I can't really say why I still held the shares through all that, but the past two years and the change of name had seemed to offer some sort of recovery, and I entertained vague hopes that all the Government's talk about "investing in public services" would lead to some IT spend. Wrong there, too, of course. Still, the shares didn't react too badly. And on we go to small-company story number three.

Eidos, an entirely different sort of software concern that became celebrated for creating the cartoon figure Lara Croft. Although the company's losses have been reduced, with margins increasing, sales performance has been less ure. The new Who Wants to be a Millionaire game has not been selling as well as it might, while competition from a Harry Potter game has knocked Eidos's other products, such as Championship Manager, sideways. Another reason to hate the cutesy public school wizard. JK Rowling has a lot to answer for.

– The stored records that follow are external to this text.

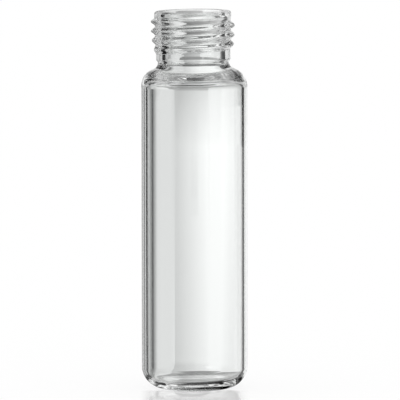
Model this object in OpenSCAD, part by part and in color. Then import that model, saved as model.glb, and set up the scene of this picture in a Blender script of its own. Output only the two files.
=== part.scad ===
// Screw-neck sample vial, formed in one piece from clear glass tube.
// Lengths are in millimetres and angles in degrees. The vial stands upright on
// z = 0, with its axis on Z.

/* [Body] */
// Outside diameter of the body
body_d = 18.5; // [17:0.1:30]
// Height from the foot to the rim
height = 66; // [40:0.5:110]
// Thickness of the body wall
wall = 0.96; // [0.6:0.01:1.5]

/* [Base] */
// Outside radius of the corner between the base and the wall
base_r = 3.85; // [1.5:0.05:5]
// Inside radius of the corner between the floor and the wall
floor_r = 2.15; // [1:0.05:3.5]
// Thickness of the floor, measured from the foot
floor_t = 1.46; // [1:0.02:3]
// Width of the flat ring that the vial stands on
foot_w = 1.3; // [0.6:0.1:2]
// Rise of the shallow dish inside the foot
dish_h = 0.13; // [0.1:0.01:0.6]

/* [Shoulder] */
// Radius of the outer bend from the body into the shoulder
shoulder_r = 3.2; // [1:0.1:4]
// Fall of the shoulder's outer face from level
shoulder_slope = 24; // [10:1:45]
// Radius of the hollow where the shoulder meets the neck
waist_fillet = 1.2; // [0.3:0.1:2]
// Radius of the inner bend from the body into the shoulder
roof_r = 1.6; // [0.8:0.05:3]
// Fall of the shoulder's inner face from level
roof_slope = 16; // [10:1:40]
// Radius of the flare at the bottom of the bore
flare_r = 1.7; // [0.5:0.1:2.2]

/* [Neck] */
// Diameter of the bore where the neck is narrowest
bore_d = 9.8; // [8:0.05:10.6]
// Thickness of the neck's glass there, measured to the root of the thread
neck_wall = 1.7; // [1.2:0.02:2]
// How far the collar below the thread lies inside its root
collar_in = 0.13; // [0.02:0.01:0.19]
// How far the waist lies inside the root of the thread
waist_in = 0.42; // [0.2:0.01:0.6]
// Distance from the rim to the end of the neck's straight root
root_h = 6; // [5:0.1:8]
// Distance from there to the top of the collar
collar_drop = 0.65; // [0.2:0.05:2]
// Height of the collar
collar_h = 1.9; // [0.5:0.1:3]
// Distance from the foot of the collar to the waist
waist_drop = 0.4; // [0.2:0.1:3]
// Distance from the waist to the hollow above the shoulder
waist_h = 0.05; // [0.05:0.05:2]
// Distance from the rim to the end of the bore, where its flare starts
bore_h = 10; // [9:0.1:14]
// How much further out the wall of the bore lies at the mouth
bore_in = 0.1; // [0.02:0.02:0.3]
// Distance from the rim to the place where the bore starts to narrow
bore_in_from = 5.4; // [2:0.1:6]
// Distance over which it narrows
bore_in_run = 2.5; // [1:0.1:3]

/* [Rim] */
// How far the rim band stands proud of the root
band_out = 0.1; // [0.05:0.01:0.4]
// Height of the rim band
band_h = 1.1; // [0.8:0.05:1.6]
// Radius of the rim's outer edge
lip_r = 0.42; // [0.2:0.02:0.5]
// Radius of the rim's inner edge
mouth_r = 0.35; // [0.1:0.02:0.5]

/* [Thread] */
// Rise of the thread for one turn
pitch = 1.64; // [1.3:0.02:2.4]
// Height of the thread above its root
thread_depth = 0.72; // [0.3:0.02:1]
// Distance from the rim to the crest where the thread starts
thread_top = 1.08; // [0.9:0.02:2]
// Number of turns, with both run-outs
thread_turns = 3.95; // [1.5:0.05:4.5]
// Direction in which the thread starts, turned from +X towards +Y
thread_start = 345; // [0:5:360]
// Turns over which the thread rises at its start
lead_in = 0.15; // [0.05:0.05:0.5]
// Turns over which the thread dies away at its end
lead_out = 0.6; // [0.2:0.1:3]
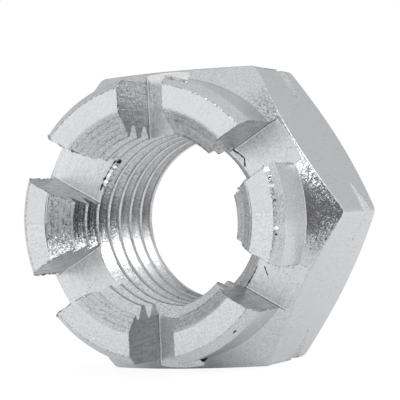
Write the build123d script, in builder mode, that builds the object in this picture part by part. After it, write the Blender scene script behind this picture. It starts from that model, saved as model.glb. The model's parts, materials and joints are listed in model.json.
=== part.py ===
from build123d import *
import os
from math import ceil, cos, radians, tan

# Castle nut, M24 coarse thread, 36 mm across the flats, turned from hexagon bar, slotted and tapped.
# It stands on one flat: the thread axis is horizontal, along Y, and the castellated end faces -Y.
# The origin is under the middle of the nut, on the surface it stands on, and all sizes are in mm.

# Hexagon
across_flats = 36.0
corner_radius = 1.0
nut_height = 26.2

# Crown, the turned round end that carries the slots
crown_diameter = 34.0
crown_length = 7.6
crown_chamfer_width = 1.0
crown_chamfer_length = 1.3

# Cone that runs from the crown down to the flats, and the chamfer of the bearing face,
# both as angles from a plane square to the axis
shoulder_angle = 40.5
bearing_diameter = 33.4
bearing_chamfer_angle = 44.0

# V groove turned round the six corners, near the bearing face, with the angles of its two walls
# from a plane square to the axis
groove_diameter = 37.9
groove_distance = 18.8
groove_front_angle = 36.0
groove_rear_angle = 48.0

# Slots for the split pin
slot_count = 6
slot_width = 5.8
slot_depth = 8.3

# Thread, right-handed, and the countersinks at its two ends. The crest distance is from the
# castellated end face to the first ridge, on the -X side of the bore.
thread_diameter = 24.0
thread_pitch = 3.0
thread_crest_distance = 1.76
end_countersink_diameter = 26.6
bearing_countersink_diameter = 25.2
countersink_angle = 90.0

# How far a cutting shape starts outside the face that it cuts
cut_clearance = 0.25

# Places along Y, and the radii that follow from the sizes above
end_face = -nut_height / 2
bearing_face = nut_height / 2
shoulder_start = end_face + crown_length
groove_bottom = end_face + groove_distance
axis_height = across_flats / 2
corner_reach = axis_height / cos(radians(30))
crown_radius = crown_diameter / 2
bearing_radius = bearing_diameter / 2
groove_radius = groove_diameter / 2
outside = max(corner_reach, crown_radius) + cut_clearance

# The thread groove is a 60 degree V with a sharp root at the full diameter. The ridges are cut off
# at a metric thread's inner diameter, 5/8 of the height of a triangle one pitch wide further in.
flank_angle = radians(30)
triangle_height = thread_pitch / 2 / tan(flank_angle)
root_radius = thread_diameter / 2
ridge_radius = root_radius - triangle_height * 5 / 8
mouth_radius = ridge_radius - cut_clearance
mouth_width = 2 * (root_radius - mouth_radius) * tan(flank_angle)


def rise(width, angle):
    """How far a cone at this angle from a square plane runs along the axis over a radial width."""
    return width * tan(radians(angle))


# The axis plane is square to the thread at the middle of the nut and faces the castellated end.
# The turning plane holds the axis: X is the radius there and Y runs along the axis.
axis_plane = Plane(origin=(0, 0, axis_height), x_dir=(1, 0, 0), z_dir=(0, -1, 0))
turning_plane = Plane(origin=(0, 0, axis_height), x_dir=(1, 0, 0), z_dir=(0, 0, 1))
thread_axis = Axis((0, 0, axis_height), (0, 1, 0))

# One turn of the tapped groove
with BuildPart() as thread_turn:
    with BuildLine() as turn_path:
        Helix(pitch=thread_pitch, height=thread_pitch, radius=ridge_radius)
    with BuildSketch(Plane(origin=turn_path.line @ 0, x_dir=(1, 0, 0), z_dir=(0, 1, 0))):
        with BuildLine():
            Polyline(
                (mouth_radius - ridge_radius, -mouth_width / 2),
                (root_radius - ridge_radius, 0),
                (mouth_radius - ridge_radius, mouth_width / 2),
                close=True,
            )
        make_face()
    sweep(path=turn_path.line, is_frenet=True)

# The turns start on the -X side and are stacked from past the bearing face to past the other end
thread_plane = Plane(origin=axis_plane.origin, x_dir=(-1, 0, 0), z_dir=axis_plane.z_dir)
first_groove = -end_face - thread_crest_distance + thread_pitch / 2
turns_back = ceil((first_groove + bearing_face + mouth_width / 2) / thread_pitch)
turns_ahead = ceil((-end_face + mouth_width / 2 - first_groove) / thread_pitch)
turn_starts = [first_groove + thread_pitch * turn for turn in range(-turns_back, turns_ahead)]

with BuildPart() as castle_nut:
    # Hexagon bar with slightly rounded corners
    with BuildSketch(axis_plane.offset(-bearing_face)) as bar_section:
        RegularPolygon(across_flats / 2, 6, major_radius=False)
        fillet(bar_section.vertices(), corner_radius)
    extrude(amount=nut_height)

    # Crown, cone and bearing chamfer
    with BuildSketch(turning_plane):
        with BuildLine():
            Polyline(
                (0, end_face),
                (crown_radius - crown_chamfer_width, end_face),
                (crown_radius, end_face + crown_chamfer_length),
                (crown_radius, shoulder_start),
                (outside, shoulder_start + rise(outside - crown_radius, shoulder_angle)),
                (outside, bearing_face - rise(outside - bearing_radius, bearing_chamfer_angle)),
                (bearing_radius, bearing_face),
                (0, bearing_face),
                close=True,
            )
        make_face()
    revolve(axis=thread_axis, mode=Mode.INTERSECT)

    # V groove round the corners
    with BuildSketch(turning_plane):
        with BuildLine():
            Polyline(
                (groove_radius, groove_bottom),
                (outside, groove_bottom - rise(outside - groove_radius, groove_front_angle)),
                (outside, groove_bottom + rise(outside - groove_radius, groove_rear_angle)),
                close=True,
            )
        make_face()
    revolve(axis=thread_axis, mode=Mode.SUBTRACT)

    # Bore at the ridges' diameter, with a countersink at each end
    end_cone_width = end_countersink_diameter / 2 - ridge_radius
    bearing_cone_width = bearing_countersink_diameter / 2 - ridge_radius
    cone_wall_angle = 90 - countersink_angle / 2
    with BuildSketch(turning_plane):
        with BuildLine():
            Polyline(
                (0, end_face),
                (ridge_radius + end_cone_width, end_face),
                (ridge_radius, end_face + rise(end_cone_width, cone_wall_angle)),
                (ridge_radius, bearing_face - rise(bearing_cone_width, cone_wall_angle)),
                (ridge_radius + bearing_cone_width, bearing_face),
                (0, bearing_face),
                close=True,
            )
        make_face()
    revolve(axis=thread_axis, mode=Mode.SUBTRACT)

    # Thread
    with Locations(*[thread_plane.offset(start) for start in turn_starts]):
        add(thread_turn.part, mode=Mode.SUBTRACT)

    # Slots, one at the middle of each flat
    with BuildSketch(axis_plane.offset(-end_face)):
        with PolarLocations(outside / 2, slot_count, start_angle=90):
            Rectangle(outside, slot_width)
    extrude(amount=-slot_depth, mode=Mode.SUBTRACT)

castle_nut.part.label = "castle_nut"
os.makedirs("parts", exist_ok=True)
export_step(castle_nut.part, "parts/castle_nut.step")
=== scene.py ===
import json
import math

import bmesh
import bpy
from mathutils import Matrix, Vector, noise


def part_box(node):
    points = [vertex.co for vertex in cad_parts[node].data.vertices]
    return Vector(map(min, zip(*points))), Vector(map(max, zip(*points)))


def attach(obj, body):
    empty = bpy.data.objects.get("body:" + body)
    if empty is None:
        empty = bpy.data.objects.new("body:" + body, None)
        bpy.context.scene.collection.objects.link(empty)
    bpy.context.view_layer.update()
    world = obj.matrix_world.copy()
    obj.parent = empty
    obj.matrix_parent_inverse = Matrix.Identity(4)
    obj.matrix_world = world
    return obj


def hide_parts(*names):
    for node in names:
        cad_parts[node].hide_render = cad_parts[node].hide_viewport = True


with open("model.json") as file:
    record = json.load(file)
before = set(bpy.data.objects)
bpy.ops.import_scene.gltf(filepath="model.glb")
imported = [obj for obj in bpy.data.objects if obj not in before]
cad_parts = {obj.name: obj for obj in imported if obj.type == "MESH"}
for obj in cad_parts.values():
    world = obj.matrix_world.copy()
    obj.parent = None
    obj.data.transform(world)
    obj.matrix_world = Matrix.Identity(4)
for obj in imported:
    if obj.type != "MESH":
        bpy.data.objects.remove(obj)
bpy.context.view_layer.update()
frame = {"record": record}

# Camera
# A long lens stands level with the nut's axis, to the right of its castellated end, and is rolled a little.
MM = 0.001
eye = Vector((81.0, -177.45, 18.0)) * MM
aim = Vector((1.2, 0.0, 20.3)) * MM
roll = math.radians(-2.89)
focal_length = 142.06
camera = bpy.data.objects.new("camera", bpy.data.cameras.new("camera"))
camera.data.lens = focal_length
camera.data.sensor_width = 36.0
camera.data.clip_start = 10 * MM
facing = (aim - eye).to_track_quat("-Z", "Y").to_matrix().to_4x4()
camera.matrix_world = Matrix.Translation(eye) @ facing @ Matrix.Rotation(roll, 4, "Z")
bpy.context.scene.collection.objects.link(camera)
bpy.context.scene.camera = camera

# Hexagon bar
# The nut starts as a length cut from drawn steel hexagon bar with slightly rounded corners. It lies on one
# flat with its axis along Y. After all the cutting it is plated with bright zinc.
low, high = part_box("castle_nut")
end_face, bearing_face = low.y, high.y
across_flats = high.z - low.z
axis_height = (low.z + high.z) / 2
axis_point = Vector((0, 0, axis_height))
bar_sides = 6
half_side_angle = math.radians(180 / bar_sides)
corner_radius = 1.0 * MM
corner_steps = 6


def linear(colour):
    """The linear colour of an sRGB hex value."""
    parts = [int(colour[place:place + 2], 16) / 255 for place in (0, 2, 4)]
    return [part / 12.92 if part <= 0.04045 else ((part + 0.055) / 1.055) ** 2.4 for part in parts] + [1]


def add(tree, kind, inputs=None, **settings):
    """Adds a node to a tree with its settings, and gives each input a value or a link."""
    made = tree.nodes.new(kind)
    for name, value in settings.items():
        setattr(made, name, value)
    for place, value in (inputs or {}).items():
        if isinstance(value, bpy.types.NodeSocket):
            tree.links.new(value, made.inputs[place])
        else:
            made.inputs[place].default_value = value
    return made


def darken(tree, shader, kept):
    """Multiplies the shader's colour by the share of the light that the surface keeps."""
    plain = shader.inputs["Base Color"].links[0].from_socket
    darker = add(tree, "ShaderNodeVectorMath", {0: plain, 1: kept}, operation="MULTIPLY").outputs["Vector"]
    tree.links.new(darker, shader.inputs["Base Color"])


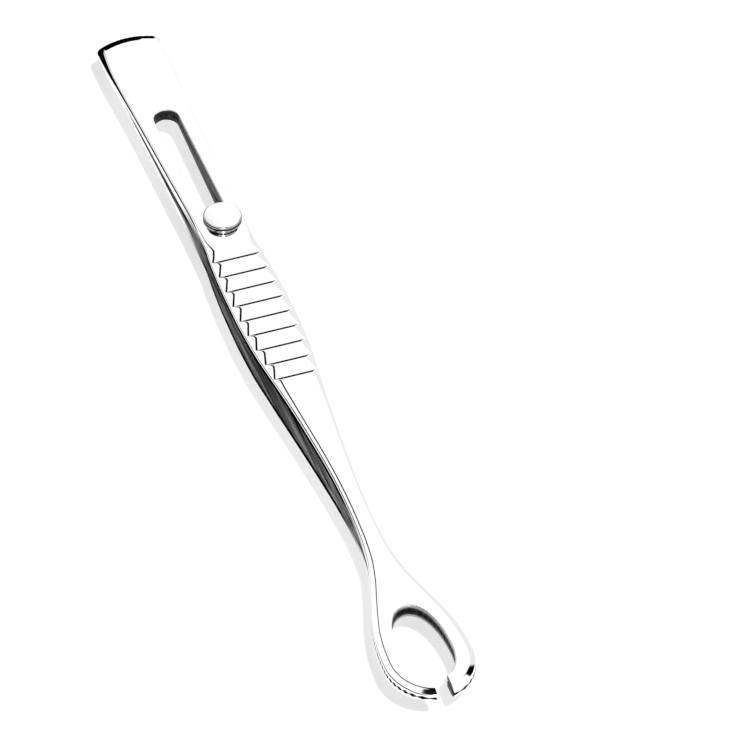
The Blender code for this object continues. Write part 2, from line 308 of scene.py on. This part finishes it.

With the FTSE hovering nastily around 5,000 it looks like the recent mini-rally is petering out, and even some very remarkable increases in retail sales, up about 7 per cent on the year, don't seem to be able to lift the incipient gloom. Perhaps that's the problem, or the worry, that all those purchases of new cloths and digital gadgetry has been financed on the never-never on very low interest rates.

Private consumer debt is becoming as big a potential problem as it became in the boom engineered by Nigel Lawson when he was Chancellor in the Eighties. Anyone who is taking on a bigger mortgage should ask themselves what would happen to their monthly repayments if interest rates doubled. If more of us has wondered about that in 1988 or 1989 we might not have had that lingering hangover through the early Nineties. Have a good party.